The distribution of this announcement in jurisdictions other than South
Africa may be restricted by law. It is the responsibility of any persons
outside South Africa (including, without limitation, nominees, agents and
trustees for such persons) receiving the circular and/or wishing to accept
the Offer, to satisfy themselves as to full observance of the applicable laws
of any relevant territory, including obtaining any requisite governmental or
other consents, observing any other requisite formalities and paying any
issue, transfer or other taxes due in such territories. Any failure to comply
with any of those restrictions may constitute a violation of the laws of any
such jurisdiction.
This announcement does not constitute or form part of any offer or
solicitation to purchase or subscribe for New Ordinary Shares in the United
States. The New Ordinary Shares have not been and will not be registered
under the US Securities Act of 1933 (the "Securities Act") and, subject to
certain exceptions, may not be offered or sold, directly or indirectly,
within the United States. There will be no public offer in the United States.

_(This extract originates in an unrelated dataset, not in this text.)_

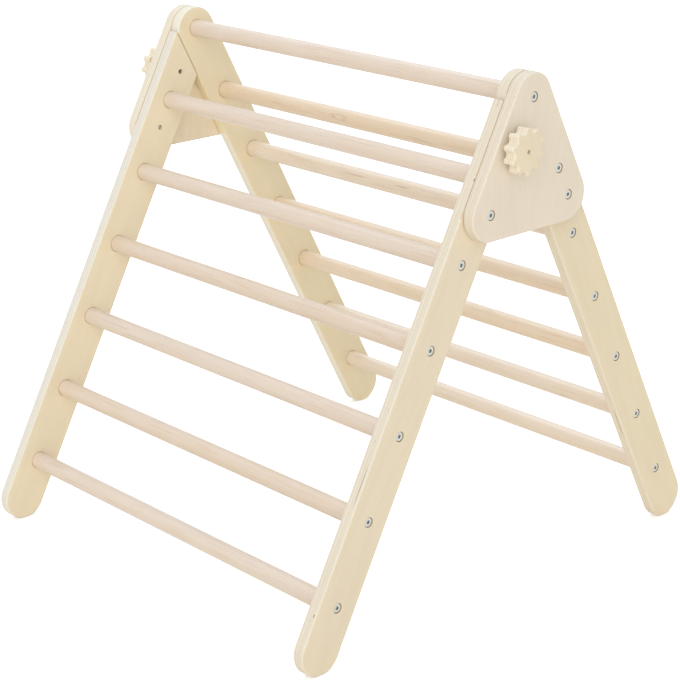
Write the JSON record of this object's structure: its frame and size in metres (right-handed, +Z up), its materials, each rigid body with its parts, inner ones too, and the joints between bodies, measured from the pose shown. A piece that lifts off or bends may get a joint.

In addition, the New Ordinary Shares will not be registered under the
securities laws of the United Kingdom and may not be offered or sold directly
or indirectly, within the United Kingdom except pursuant to an applicable
exemption from and in compliance with applicable securities laws. The Offer
is only addressed to and is directed at fewer than 100 natural or legal
persons in the European Economic Area per relevant member state (other than
qualified investors as defined in the Prospectus Directive). Neither this
document nor the circular has been delivered for approval to the Financial
Services Authority in the United Kingdom and no prospectus has been published
or is intended to be published in respect of the New Ordinary Shares.